Sunday, January 16, 2005

Medium Question

****From TDLEE:

Hi, I'm an art student at the University of Kentucky who finds your work very inspirational. The darkly beautiful fantasy tone I see in your sculptures is what I hope to achieve in my own work one day. (Though I don't know if sculpture is my medium of choice because I have very weak hands and have trouble executing my ideas in sculpture due to this weakness.)Anyway, I have a few questions. Isn't marble a more expensive medium to work in? As a poor student, I stick to cheaper things like pencils/paper for drawing, and plaster for sculptures. At what point did you start investing more money into materials and realize you were making enough back to afford it? And what is different about casting marble than using other media? Thank you for reading this.


The medium is never, ever as important as the concept. I've worked in most classical mediums; bronze, clays of all kinds, wood, metals, stone, papier mache, resins, plaster, pencil drawings, paintings, photography, collage. I've used a few quirky ones; toys, food, rubber, wire, bones, tools, motors, gears, crayons and marshmallows (which are not food). Neither is Cool Whip, though I have an affinity for it...
I had someone tell me once that no one would ever take my art seriously as long as I used polymer clays.
I've sold pieces made of polymer clays for 10K and more.
I tend to think that someone who will invest that in a piece of art is quite serious.
Now, this is important: Choose well. If you are creating an exhibit for its own sake, go hog wild. Use Crisco if you like. (I wouldn't recommend that here, in the desert sun). But if you are creating a piece of art that might find its way into a collection, make it to last. That doesn't mean it has to be stone or marble. It means that whatever medium you use should be treated appropriately--e.g. If you use papier mache, use strong armature, dry it completely, and seal it well to preserve it.
I can't say enough good things about paper as a medium. It is cheap---it can even be free. It is versatile beyond belief. And, if treated properly, it can last an amazingly long time. In ancient China, papier mache was used to build homes, and BOATS. I'll see if I can find some good links for you.
Many years ago I visited the High Museum in Atlanta Georgia. I was just starting to think of myself as an artist and dreamed of exhibiting there one day. In the middle of the main exhibit floor was a sculpture whose title and creator have escaped me. But I remember the art quite well. It was a long velvet pillow, bunched in the center. (I learned this was to represent the female figure when I read the artist's statement). Resting on the pillow was a beautifully polished bronze sculpture of a turd.
Now, my point is that a highly regarded medium can be used to represent the lowliest of subjects, and vice versa. And, my dear, go visit some galleries---there are some really stinky bronzes out there. Pun intended.
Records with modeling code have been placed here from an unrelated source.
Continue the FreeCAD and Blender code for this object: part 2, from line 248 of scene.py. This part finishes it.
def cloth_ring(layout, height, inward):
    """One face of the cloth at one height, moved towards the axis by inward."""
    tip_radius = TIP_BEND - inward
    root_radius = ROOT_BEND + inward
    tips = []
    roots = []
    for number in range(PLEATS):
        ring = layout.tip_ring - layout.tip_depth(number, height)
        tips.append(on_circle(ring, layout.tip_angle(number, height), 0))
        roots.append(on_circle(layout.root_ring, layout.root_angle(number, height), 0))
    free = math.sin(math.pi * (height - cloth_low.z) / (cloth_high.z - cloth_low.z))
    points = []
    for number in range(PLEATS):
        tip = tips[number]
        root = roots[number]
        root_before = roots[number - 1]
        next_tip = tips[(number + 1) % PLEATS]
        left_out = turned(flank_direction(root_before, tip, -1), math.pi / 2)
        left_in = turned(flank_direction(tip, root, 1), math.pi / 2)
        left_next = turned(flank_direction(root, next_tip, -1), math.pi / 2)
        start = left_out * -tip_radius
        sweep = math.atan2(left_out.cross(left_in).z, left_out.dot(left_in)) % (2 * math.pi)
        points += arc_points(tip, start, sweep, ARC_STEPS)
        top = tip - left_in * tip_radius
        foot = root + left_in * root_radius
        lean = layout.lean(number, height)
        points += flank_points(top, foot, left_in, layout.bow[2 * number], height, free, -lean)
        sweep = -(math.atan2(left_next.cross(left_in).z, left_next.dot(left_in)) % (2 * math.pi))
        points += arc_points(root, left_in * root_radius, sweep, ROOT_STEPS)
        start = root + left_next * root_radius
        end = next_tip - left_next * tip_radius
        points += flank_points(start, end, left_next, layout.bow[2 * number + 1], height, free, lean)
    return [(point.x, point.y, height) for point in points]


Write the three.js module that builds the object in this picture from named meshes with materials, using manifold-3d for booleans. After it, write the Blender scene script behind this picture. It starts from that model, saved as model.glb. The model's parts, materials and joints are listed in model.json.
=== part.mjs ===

As for having weak hands. You didn't mention that there was any medical condition. Hands are like any other part of the body. Strength comes with use. Lots of it.
Thanks for your comments. I wish you great success. Go out there, get inspired and make something.

1 comment:

Anonymous said...

There is a medical condition (muscular dystrophy), but you're right, that doesn't stop me from working with clay or paper. (I think I just had a fixed idea in my mind that proper sculptures have to be from wood, stone or plaster because that's the sort of material we were using in my introductory sculpture course--not stone, but the others yes-- and I had a really hard time in the class cuz I had to use power tools and build these huge things that I had trouble working with.)